Le lanceur d'alerte a commenté cet épisode : "Le ministre de l'Economie m'a fait comprendre que si on arrêtait ce service illégal, il allait obtenir pour nous le type de formation minimale, que nous demandions, dans ses discussions interministérielles."

Lors d'une précédente audition, le journaliste du Monde Adrien Sénécat, avait évoqué "17 échanges significatifs" entre "[Emmanuel Macron] ou des membres de son cabinet et Uber". Or "une seule rencontre [avait] été publiquement relatée dans la presse", avait encore expliqué le journaliste. Jeudi matin, Mark MacGann est revenu sur ces révélations : "En quoi cela sert la démocratie de cacher des rencontres avec des dirigeants d'entreprise ?"

Toutefois, Mark MacGann a semblé prendre la défense d'Emmanuel Macron, qui était selon lui "dans son rôle". Le lanceur d'alerte a même qualifié l'actuel président de la République de "modernisateur" qui évoluait dans un "gouvernement qui était parfois tout le contraire". Refusant le mot "deal" utilisé par Le Monde, l'ancien lobbyiste d'Uber a affirmé qu'"à sa connaissance", "il n'y a pas eu de corruption, rien de néfaste, rien de sournois". "En revanche, il n'y avait pas non plus de transparence", a-t-il précisé.

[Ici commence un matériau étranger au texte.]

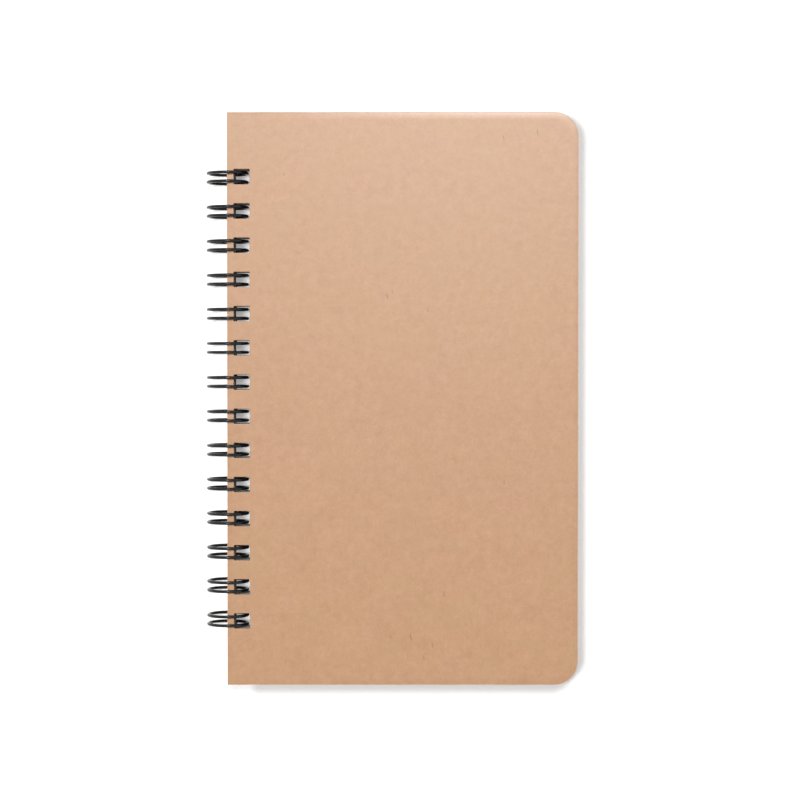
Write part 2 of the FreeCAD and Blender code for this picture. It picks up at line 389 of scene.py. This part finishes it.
def make_cover(name, node, outer_face_up):
    """One board in its node's box: outline and holes carried down from the outer face."""
    low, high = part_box(node)
    thickness = high.z - low.z
    path, out = leaf_outline(high.x - low.x, high.y - low.y, COVER_CORNER)
    inward, drop, marks = board_profile(thickness)
    outward, hole_drop, hole_marks = punched_profile(thickness)
    outer = carry(path + [low.x, 0], out, -inward, -drop)
    holes = carry_holes(low.x, COVER_HOLE_CORNER, outward, -hole_drop)
    if outer_face_up:
        for rings in (outer, *holes):
            rings[:, :, 2] += high.z
    else:
        for rings in (outer, *holes):
            rings[:, :, 2] = low.z - rings[:, :, 2]
        outer, marks = outer[::-1], marks[::-1]
        holes, hole_marks = [rings[::-1] for rings in holes], hole_marks[::-1]
    return make_leaf(name, outer, marks, holes, hole_marks)


front_board = make_cover("front_board", "front_cover", True)
back_board = make_cover("back_board", "back_cover", False)

# %% [markdown]
# The sheets are one solid in the model, but the eye reads them as a stack: each sheet is cut a hair
# differently and lies a hair off its neighbours. So the block's walls get two rings of points to a
# sheet, one at its top and one at its underside, and each sheet has its own small shift. The shift
# is a random step for the sheet by itself plus a slow drift that its neighbours share. The holes get
# a flat ring on both faces of the block, so that the painted shade on their walls ends at their
# rims. A hair of air parts the block from the boards, since two faces in one plane would flicker.

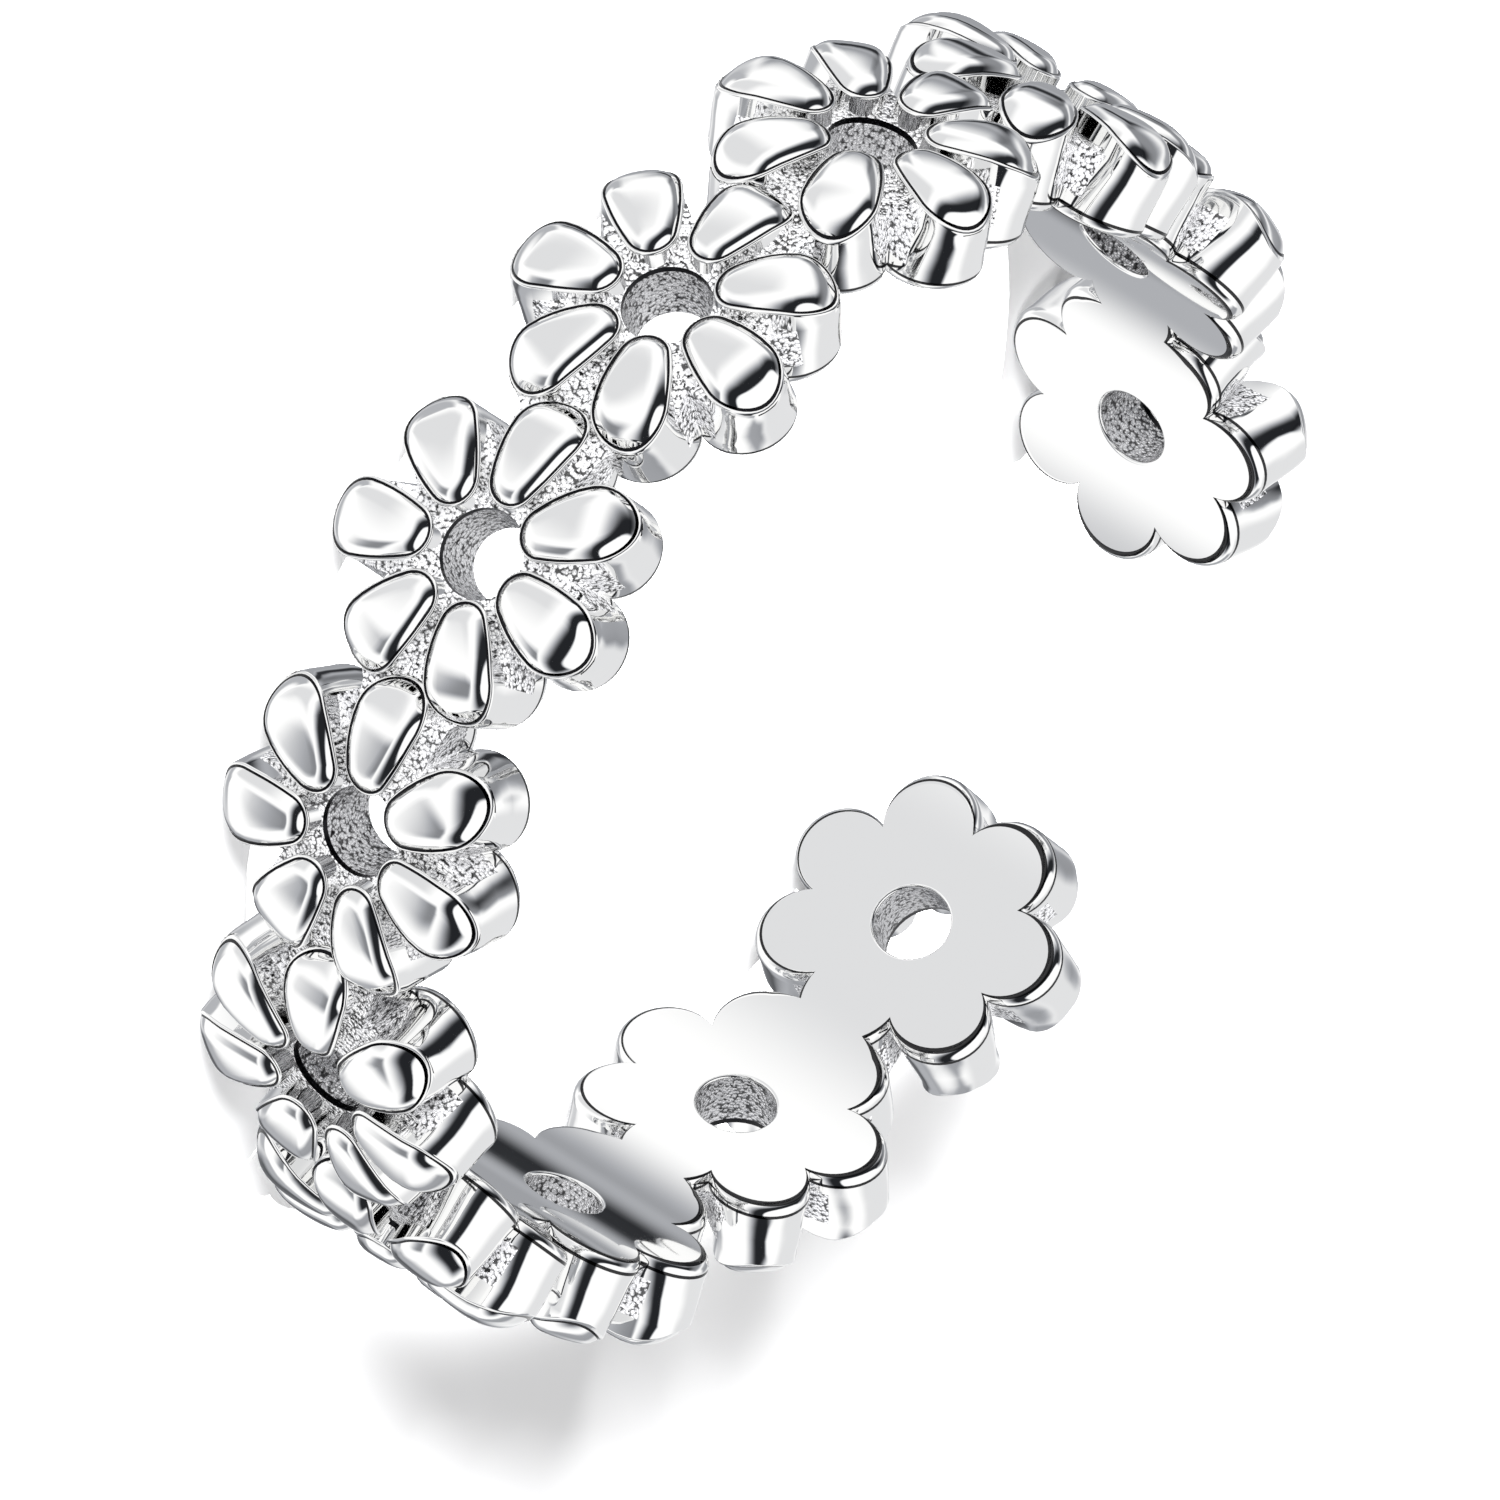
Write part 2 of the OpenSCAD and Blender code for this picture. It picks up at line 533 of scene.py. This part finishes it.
def fill(lines, seeds, extra=()):
    """Triangulates the region that holds the seeds and is bounded by the lines."""
    index, pts, edges = {}, [], set()

    def vert(p):
        key = (round(p[0], SAME_DIGITS), round(p[1], SAME_DIGITS))
        if key not in index:
            index[key] = len(pts)
            pts.append((float(p[0]), float(p[1])))
        return index[key]

    for line, closed in lines:
        ids = [vert(p) for p in line]
        pairs = list(zip(ids, ids[1:])) + ([(ids[-1], ids[0])] if closed else [])
        edges |= {tuple(sorted(e)) for e in pairs if e[0] != e[1]}
    for p in extra:
        vert(p)
    out, _, tris, made_from, _, _ = delaunay_2d_cdt(pts, sorted(edges), [], 0, 1e-7)
    vs = np.array([tuple(v) for v in out], float)
    new_id = {}
    for n, old in enumerate(made_from):
        for o in old:
            new_id[o] = n
            vs[n] = pts[o]
    bound = {tuple(sorted((new_id[a], new_id[b]))) for a, b in edges}
    by_edge = {}
    for n, t in enumerate(tris):
        for e in edges_of(t):
            by_edge.setdefault(e, []).append(n)

    # Grows from each seed over every edge that no line bounds.
    centres = np.array([vs[list(t)].mean(0) for t in tris])
    seen = set()
    for seed in seeds:
        start = find_triangle(seed, vs, tris, centres)
        if start is None or start in seen:
            continue
        todo = [start]
        seen.add(start)
        while todo:
            for e in edges_of(tris[todo.pop()]):
                fresh = [] if e in bound else [m for m in by_edge[e] if m not in seen]
                seen.update(fresh)
                todo += fresh

    faces = []
    for n in sorted(seen):
        t = tris[n]
        a, b, c = (vs[v] for v in t)
        area = (b[0] - a[0]) * (c[1] - a[1]) - (b[1] - a[1]) * (c[0] - a[0])
        faces.append(tuple(t) if area > 0 else tuple(t[::-1]))
    return vs, faces


def build_flat(part):
    """Adds the smooth inner face and the web between the petals."""
    reach = (DAISIES - 1) / 2 * SPACING
    centres = [(i - (DAISIES - 1) / 2) * SPACING for i in range(DAISIES)]
    extra = []
    for x in np.arange(-reach - 2 * END_REACH, reach + 2 * END_REACH, FACE_GRID):
        for y in np.arange(-5 * FACE_GRID, 5 * FACE_GRID + 0.01, FACE_GRID):
            d = min(math.hypot(x - c, y) for c in centres)
            on_neck = abs(y) < NECK_HALF and d > FACE_NEAR and abs(x) < reach + END_REACH
            if FACE_NEAR < d < FACE_FAR or on_neck:
                extra.append((x + NUDGE_X, y + NUDGE_Y))

    def seeds(r):
        """One point in each daisy, between two petals and outside the hole."""
        return [(c + r * math.cos(STEP / 2), r * math.sin(STEP / 2)) for c in centres]

    lines = lobe_lines("flat") + hole_loops(HOLE_R + HOLE_ROUND)
    vs, faces = fill(lines, seeds(FLAT_SEED), extra)
    nor = np.tile([0.0, 0.0, -1.0], (len(vs), 1))
    part.add(add_z(vs, 0), nor, [f[::-1] for f in faces], POLISHED, BODY)

    lines = lobe_lines("web") + petal_loops() + hole_loops(HOLE_R + HOLE_FLARE)
    vs, faces = fill(lines, seeds(WEB_SEED))
    nor = np.tile([0.0, 0.0, 1.0], (len(vs), 1))
    part.add(add_z(vs, WEB_Z), nor, faces, WEB, GROUND)


def widened(z):
    """How much the pattern is stretched across at a height, and how fast that grows."""
    t = np.clip((z - RIM_Z) / (WEB_Z - RIM_Z), 0, 1)
    return 1 + WIDEN * t * t * (3 - 2 * t), WIDEN * 6 * t * (1 - t) / (WEB_Z - RIM_Z)


def bend(p):
    """The pattern's points round the bore, with the chain's middle at -Y."""
    a = -math.pi / 2 - p[:, 0] / PATTERN_R
    r = INNER_R + p[:, 2]
    return np.stack([r * np.cos(a), r * np.sin(a), -p[:, 1] * widened(p[:, 2])[0]], -1)


def bend_normal(p, n):
    a = -math.pi / 2 - p[:, 0] / PATTERN_R
    r = (INNER_R + p[:, 2]) / PATTERN_R
    along = np.stack([np.sin(a), -np.cos(a), 0 * a], -1)
    outward = np.stack([np.cos(a), np.sin(a), 0 * a], -1)
    across = np.tile([0.0, 0.0, -1.0], (len(p), 1))
    grown, growth = widened(p[:, 2])
    ny = n[:, 1] / grown
    nz = n[:, 2] - ny * p[:, 1] * growth
    q = along * (n[:, 0] / r)[:, None] + across * ny[:, None] + outward * nz[:, None]
    return q / np.maximum(np.linalg.norm(q, axis=1, keepdims=True), 1e-12)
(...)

Relancé à plusieurs reprises sur ce sujet par le président de la commission d'enquête Benjamin Haddad (Renaissance), Mark MacGann a affirmé que les lois Thévenoud (2014), Macron (2015) et Grandguillaume (2016) avaient d'ailleurs été vues comme des reculs par Uber. Finalement, selon le lanceur d'alerte, il y a eu "beaucoup d'argent dépensé pour peu de résultats concrets en matière de textes législatifs, de réglementation".

Directive européenne

Mark MacGann a également expliqué qu'Uber "a piétiné le droit des travailleurs français et européens et continue de le faire aujourd'hui". L'ancien lobbyiste est catégorique : "Ce ne sont pas des emplois, ce ne sont pas des emplois ! Il s'agit de la création de précarité à l'échelle industrielle."

Des millions de chauffeurs et de livreurs de plateformes sont aujourd'hui les dindons de cette farce. Mark MacGann

Le lanceur d'alerte a demandé au gouvernement français de soutenir la directive européenne sur les travailleurs de plateforme, adoptée par le Parlement européen et qui prévoit une "présomption de salariat". Mark MacGann a accusé la France d'être le "fer de lance de ceux qui cherchent à vider de son sens la directive.

"Je suis consterné que ce soit le gouvernement français qui soutienne cette dilution de la présomption de salariat, et qui pilote les autres Etats membres (...). C'était le cas du groupe Renew (le groupe au sein duquel siègent notamment les députés européens du parti d'Emmanuel Macron, ndlr) au Parlement européen", a affirmé l'ancien lobbyiste. Une affirmation aussitôt contestée par Benjamin Haddad, selon lequel "les parlementaires Renew ont soutenu la directive".